A delegation of 19 national newspaper editors and representatives were summoned to Downing Street today and told by David Cameron and senior Tory colleagues to come up with industry suggestions for an “ironclad” verification model which would convince the public that a new press regulator was working effectively.

Oliver Letwin, Minister of State for Policy, told the editors that civil servants and the “entire government legal team” are working on a verification body which would monitor the performance of a new regulator every two years.

Crucially, he suggested such a body – which would avoid the involvement of broadcast regulator Ofcom - could be established without new law, despite Leveson’s call for a press watchdog underpinned by statute. Mr Letwin wouldn’t specify the model being looked at, although some present speculated that it involved a member of the judiciary or a Parliamentary office.

The Prime Minister warned editors that unless the Leveson proposals were accepted in entirety he would introduce a press law.

Newspaper editors will meet again tomorrow and have been told to report back to the Culture Secretary Maria Miller on Friday with a “timetable for progress”. The Government is hopeful that draft proposals for a new independent regulator would be in place by Christmas.

The notion of a “verifier” without powers enshrined in law was quickly rejected by press reformers.

The idea was “incoherent,” said Evan Harris, associate director of pressure group Hacked Off. “If Leveson’s recommendations concluded there must be a statute to create an independent verifier of the self-regulation system it is gibberish to say you are going to implement Leveson in full without that.” He said Leveson “knows something about judges” and had “spent a year thinking about this”.

Some victims of phone hacking had gathered at Downing Street to heckle the editors, who knew that they had to put aside intense industry rivalries and present a unified front in order to head off the introduction of press law.
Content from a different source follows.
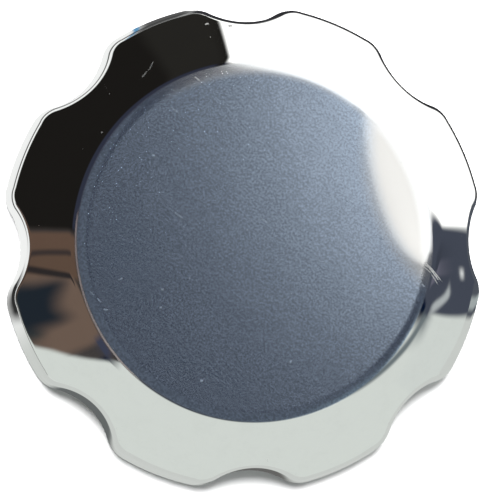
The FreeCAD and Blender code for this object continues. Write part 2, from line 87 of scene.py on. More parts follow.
class Tree:
    """A node tree that is filled by short calls."""

    def __init__(self, tree: bpy.types.NodeTree) -> None:
        """Empty a node tree, ready to be filled."""
        self.tree = tree
        self.tree.nodes.clear()

    def add(self, kind: str, **settings: object) -> bpy.types.Node:
        """Add a node and set its properties.

        Args:
            kind: The node's type name.
            **settings: Properties of the node by name.

        Returns:
            The new node.
        """
        node = self.tree.nodes.new(kind)
        for name, value in settings.items():
            setattr(node, name, value)
        return node

    def feed(self, socket: Socket, value: object) -> None:
        """Link an output to a socket, or set the socket's own value.

        Args:
            socket: The input socket.
            value: An output socket, a number, or a colour.
        """
        if isinstance(value, bpy.types.NodeSocket):
            self.tree.links.new(value, socket)
        elif isinstance(value, tuple) and len(value) == 3 and len(socket.default_value) == 4:
            socket.default_value = (*value, 1.0)
        else:
            socket.default_value = value

    def math(self, operation: str, *values: object, clamp: bool = False) -> Socket:
        """Compute one number from others.

        Args:
            operation: The Math node's operation.
            *values: Outputs or numbers.
            clamp: Whether the result stays between 0 and 1.

        Returns:
            The result's socket.
        """
        node = self.add("ShaderNodeMath", operation=operation, use_clamp=clamp)
        for socket, value in zip(node.inputs, values):
            self.feed(socket, value)
        return node.outputs[0]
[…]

Referencing the film The Godfather, Tony Gallagher, editor of the Daily Telegraph, tweeted that the meeting “felt like the summoning of the five families”.

Those present included Lionel Barber, editor of the Financial Times, James Harding, editor of The Times, Chris Blackhurst, editor of The Independent, Alan Rusbridger, editor of The Guardian, Geordie Greig, editor of the Mail on Sunday, and John Witherow, editor of The Sunday Times. Paul Dacre, editor-in-chief of the Daily Mail, was a notable absentee – unable to attend for personal reasons.

Dominic Mohan, editor of The Sun, wrongly assumed he would be allowed to enter Downing Street by car. There was only one woman among the journalists – Sarah Sands, editor of the London Evening Standard.

The Prime Minister spent 20 minutes in the meeting before handing over to Mr Letwin who stressed the urgency of implementing the reforms and the importance that Leveson’s proposals were accepted “line by line”.

The Deputy Prime Minister Nick Clegg has backed Leveson’s call for statutory underpinning but the Liberal Democrats were not represented at the meeting. The Conservatives were pleased that the editors seemed unanimous in accepting the inadequacy of earlier reform proposals backed by Lord Hunt of Wirral, the chairman of the Press Complaints Commission, who also attended the meeting. Ms Miller described those plans, which were also produced by Lord Black of Brentwood, chair of the PCC’s funding body Pressbof, as being “unconvincing”.

Despite this, Lloyd Embley, editor-in-chief of the Daily Mirror, came out of the meeting and tweeted: “There is a firm belief that papers can deliver Leveson principles far more quickly without legislation – better for public and free speech.”